__YOUR TASK__:
Copy out the lines of the records below, and only those lines, from the one with "Write part 4" through the one with "aim: Place = (0.0, 0.0, 0.02)", exactly as they appear.

-------- LISTED RECORDS

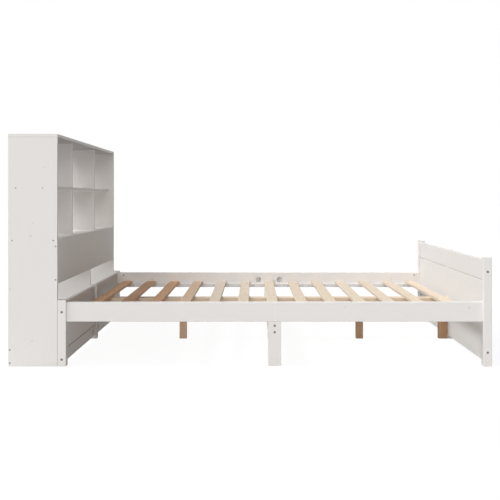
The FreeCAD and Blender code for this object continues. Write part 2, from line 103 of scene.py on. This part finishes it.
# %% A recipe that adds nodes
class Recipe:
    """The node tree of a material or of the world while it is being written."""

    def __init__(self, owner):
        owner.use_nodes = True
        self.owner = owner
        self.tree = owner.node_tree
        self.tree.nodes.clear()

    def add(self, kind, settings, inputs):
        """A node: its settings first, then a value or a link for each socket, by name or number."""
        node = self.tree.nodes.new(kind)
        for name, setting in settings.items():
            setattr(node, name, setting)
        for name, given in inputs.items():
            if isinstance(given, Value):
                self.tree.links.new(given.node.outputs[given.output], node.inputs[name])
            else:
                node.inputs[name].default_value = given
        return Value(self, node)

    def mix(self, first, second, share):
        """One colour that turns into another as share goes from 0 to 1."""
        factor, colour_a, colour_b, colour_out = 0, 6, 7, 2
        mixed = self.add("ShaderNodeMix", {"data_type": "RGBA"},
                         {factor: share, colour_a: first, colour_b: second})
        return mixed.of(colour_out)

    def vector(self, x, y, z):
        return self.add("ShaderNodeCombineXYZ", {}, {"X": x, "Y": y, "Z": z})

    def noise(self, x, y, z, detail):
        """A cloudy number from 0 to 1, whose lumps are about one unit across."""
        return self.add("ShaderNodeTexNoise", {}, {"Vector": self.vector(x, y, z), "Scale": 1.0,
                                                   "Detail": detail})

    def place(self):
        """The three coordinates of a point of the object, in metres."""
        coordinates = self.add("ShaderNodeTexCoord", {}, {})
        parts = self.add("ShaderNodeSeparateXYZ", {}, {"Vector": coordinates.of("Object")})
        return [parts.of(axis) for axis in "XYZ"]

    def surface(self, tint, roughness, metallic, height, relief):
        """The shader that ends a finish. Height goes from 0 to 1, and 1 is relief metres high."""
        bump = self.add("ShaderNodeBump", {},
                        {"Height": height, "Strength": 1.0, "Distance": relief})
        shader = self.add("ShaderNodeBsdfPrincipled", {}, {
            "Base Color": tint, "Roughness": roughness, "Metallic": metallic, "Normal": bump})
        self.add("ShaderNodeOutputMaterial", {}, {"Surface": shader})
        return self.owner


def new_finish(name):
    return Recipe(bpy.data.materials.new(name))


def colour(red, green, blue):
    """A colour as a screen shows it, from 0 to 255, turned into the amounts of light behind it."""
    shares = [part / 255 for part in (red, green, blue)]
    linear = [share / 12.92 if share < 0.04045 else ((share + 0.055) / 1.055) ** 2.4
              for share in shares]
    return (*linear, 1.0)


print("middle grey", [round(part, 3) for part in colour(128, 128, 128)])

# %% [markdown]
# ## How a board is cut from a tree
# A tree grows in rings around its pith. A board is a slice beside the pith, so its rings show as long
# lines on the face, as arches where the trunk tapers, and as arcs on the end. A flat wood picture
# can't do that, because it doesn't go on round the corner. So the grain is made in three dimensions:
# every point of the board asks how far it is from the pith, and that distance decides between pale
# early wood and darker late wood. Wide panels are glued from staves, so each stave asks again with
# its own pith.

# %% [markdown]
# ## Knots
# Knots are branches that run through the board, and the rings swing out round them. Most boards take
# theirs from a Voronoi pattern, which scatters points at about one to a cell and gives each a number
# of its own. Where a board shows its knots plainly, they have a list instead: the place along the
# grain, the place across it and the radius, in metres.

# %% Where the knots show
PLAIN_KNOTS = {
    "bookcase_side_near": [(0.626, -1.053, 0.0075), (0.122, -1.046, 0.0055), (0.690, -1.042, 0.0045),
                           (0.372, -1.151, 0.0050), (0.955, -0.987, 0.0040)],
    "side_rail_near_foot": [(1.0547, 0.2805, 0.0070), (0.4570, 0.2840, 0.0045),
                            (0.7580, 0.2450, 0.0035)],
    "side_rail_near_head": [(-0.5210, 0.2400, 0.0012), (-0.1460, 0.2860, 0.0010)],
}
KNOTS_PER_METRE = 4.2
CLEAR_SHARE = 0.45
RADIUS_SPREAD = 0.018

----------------
-------- LISTED RECORDS

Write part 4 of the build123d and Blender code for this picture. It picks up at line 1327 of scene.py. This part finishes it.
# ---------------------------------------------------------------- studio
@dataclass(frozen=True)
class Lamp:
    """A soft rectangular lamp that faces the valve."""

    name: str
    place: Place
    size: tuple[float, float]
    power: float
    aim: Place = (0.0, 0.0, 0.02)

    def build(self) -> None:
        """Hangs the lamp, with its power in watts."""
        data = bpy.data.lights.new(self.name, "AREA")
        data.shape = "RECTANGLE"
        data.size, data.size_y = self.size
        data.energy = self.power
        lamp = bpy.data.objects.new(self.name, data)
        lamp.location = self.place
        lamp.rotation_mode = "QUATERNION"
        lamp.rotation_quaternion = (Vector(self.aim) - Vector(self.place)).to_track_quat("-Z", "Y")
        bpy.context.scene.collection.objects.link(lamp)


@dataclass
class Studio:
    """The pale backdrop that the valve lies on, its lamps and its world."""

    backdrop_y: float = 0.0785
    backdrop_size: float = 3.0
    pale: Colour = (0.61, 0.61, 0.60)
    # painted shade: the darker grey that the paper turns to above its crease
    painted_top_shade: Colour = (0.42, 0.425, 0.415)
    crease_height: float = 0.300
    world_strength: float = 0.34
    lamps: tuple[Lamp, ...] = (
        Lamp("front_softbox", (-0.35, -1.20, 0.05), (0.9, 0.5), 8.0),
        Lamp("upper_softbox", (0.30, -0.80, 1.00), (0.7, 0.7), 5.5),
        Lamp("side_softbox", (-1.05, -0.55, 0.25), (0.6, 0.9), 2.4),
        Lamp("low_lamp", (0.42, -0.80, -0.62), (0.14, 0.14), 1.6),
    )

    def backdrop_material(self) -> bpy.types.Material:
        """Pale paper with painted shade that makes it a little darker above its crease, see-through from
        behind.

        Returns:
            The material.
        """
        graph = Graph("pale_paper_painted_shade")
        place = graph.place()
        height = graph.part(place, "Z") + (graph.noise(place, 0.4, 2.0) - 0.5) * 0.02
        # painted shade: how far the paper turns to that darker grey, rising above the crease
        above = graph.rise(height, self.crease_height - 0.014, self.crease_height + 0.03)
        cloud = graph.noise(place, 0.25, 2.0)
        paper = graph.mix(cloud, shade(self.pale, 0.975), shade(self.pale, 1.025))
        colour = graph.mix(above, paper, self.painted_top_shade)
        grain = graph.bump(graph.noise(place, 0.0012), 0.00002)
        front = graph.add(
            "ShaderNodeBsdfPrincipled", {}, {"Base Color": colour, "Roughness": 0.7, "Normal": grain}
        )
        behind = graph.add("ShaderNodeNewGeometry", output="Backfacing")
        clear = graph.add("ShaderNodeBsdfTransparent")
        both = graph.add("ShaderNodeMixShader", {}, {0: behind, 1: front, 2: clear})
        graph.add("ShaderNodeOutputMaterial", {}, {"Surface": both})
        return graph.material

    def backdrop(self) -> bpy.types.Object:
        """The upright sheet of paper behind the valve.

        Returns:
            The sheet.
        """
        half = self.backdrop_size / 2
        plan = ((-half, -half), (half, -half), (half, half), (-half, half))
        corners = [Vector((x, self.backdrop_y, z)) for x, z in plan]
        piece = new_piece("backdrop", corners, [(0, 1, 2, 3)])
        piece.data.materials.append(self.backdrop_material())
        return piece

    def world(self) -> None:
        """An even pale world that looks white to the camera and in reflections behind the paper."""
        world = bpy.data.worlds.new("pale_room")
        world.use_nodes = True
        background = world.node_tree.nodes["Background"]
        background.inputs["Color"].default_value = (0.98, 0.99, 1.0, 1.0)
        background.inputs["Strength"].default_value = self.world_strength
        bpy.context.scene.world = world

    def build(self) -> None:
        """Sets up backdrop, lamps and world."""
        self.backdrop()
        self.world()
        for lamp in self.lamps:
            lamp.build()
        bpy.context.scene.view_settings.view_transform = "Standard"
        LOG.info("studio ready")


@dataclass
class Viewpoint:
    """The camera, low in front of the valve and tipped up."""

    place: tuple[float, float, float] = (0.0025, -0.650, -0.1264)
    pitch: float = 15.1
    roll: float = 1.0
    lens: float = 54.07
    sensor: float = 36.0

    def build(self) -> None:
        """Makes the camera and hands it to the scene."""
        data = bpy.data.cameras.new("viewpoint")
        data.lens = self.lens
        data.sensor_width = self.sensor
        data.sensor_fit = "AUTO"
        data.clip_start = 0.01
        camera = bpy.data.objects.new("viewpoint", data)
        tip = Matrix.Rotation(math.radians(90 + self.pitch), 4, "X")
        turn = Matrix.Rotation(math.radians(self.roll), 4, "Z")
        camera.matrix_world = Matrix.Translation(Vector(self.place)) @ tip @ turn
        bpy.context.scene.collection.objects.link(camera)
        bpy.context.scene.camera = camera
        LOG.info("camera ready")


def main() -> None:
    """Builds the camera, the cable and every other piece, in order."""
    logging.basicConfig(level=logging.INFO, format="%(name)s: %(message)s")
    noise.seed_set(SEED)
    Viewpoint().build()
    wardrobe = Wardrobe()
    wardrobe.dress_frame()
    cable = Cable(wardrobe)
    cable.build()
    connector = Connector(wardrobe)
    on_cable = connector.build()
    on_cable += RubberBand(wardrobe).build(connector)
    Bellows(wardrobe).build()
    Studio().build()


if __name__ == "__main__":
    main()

----------------
-------- LISTED RECORDS

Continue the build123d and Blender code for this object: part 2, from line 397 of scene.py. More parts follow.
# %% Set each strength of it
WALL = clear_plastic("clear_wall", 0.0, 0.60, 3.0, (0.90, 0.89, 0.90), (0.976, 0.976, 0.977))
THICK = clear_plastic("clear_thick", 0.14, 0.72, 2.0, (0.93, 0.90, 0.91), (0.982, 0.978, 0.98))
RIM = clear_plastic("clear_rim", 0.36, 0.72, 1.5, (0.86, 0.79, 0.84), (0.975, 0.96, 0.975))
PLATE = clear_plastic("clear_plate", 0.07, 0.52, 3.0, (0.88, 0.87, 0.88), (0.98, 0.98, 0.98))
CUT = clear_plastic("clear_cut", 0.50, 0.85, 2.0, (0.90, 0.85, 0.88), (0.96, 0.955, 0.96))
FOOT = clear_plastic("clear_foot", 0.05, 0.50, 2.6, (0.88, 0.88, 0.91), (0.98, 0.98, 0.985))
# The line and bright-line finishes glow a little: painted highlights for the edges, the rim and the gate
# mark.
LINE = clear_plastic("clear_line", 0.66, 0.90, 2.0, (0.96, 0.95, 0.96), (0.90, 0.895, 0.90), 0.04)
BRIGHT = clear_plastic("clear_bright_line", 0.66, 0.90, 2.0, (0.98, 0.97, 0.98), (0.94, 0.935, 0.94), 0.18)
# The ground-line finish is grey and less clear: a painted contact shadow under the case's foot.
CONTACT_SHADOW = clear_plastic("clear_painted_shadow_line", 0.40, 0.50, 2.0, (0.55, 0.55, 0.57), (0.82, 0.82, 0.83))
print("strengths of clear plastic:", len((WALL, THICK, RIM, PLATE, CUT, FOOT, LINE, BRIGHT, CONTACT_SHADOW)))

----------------

__TASK RESPONSE__:
Write part 4 of the build123d and Blender code for this picture. It picks up at line 1327 of scene.py. This part finishes it.
# ---------------------------------------------------------------- studio
@dataclass(frozen=True)
class Lamp:
    """A soft rectangular lamp that faces the valve."""

    name: str
    place: Place
    size: tuple[float, float]
    power: float
    aim: Place = (0.0, 0.0, 0.02)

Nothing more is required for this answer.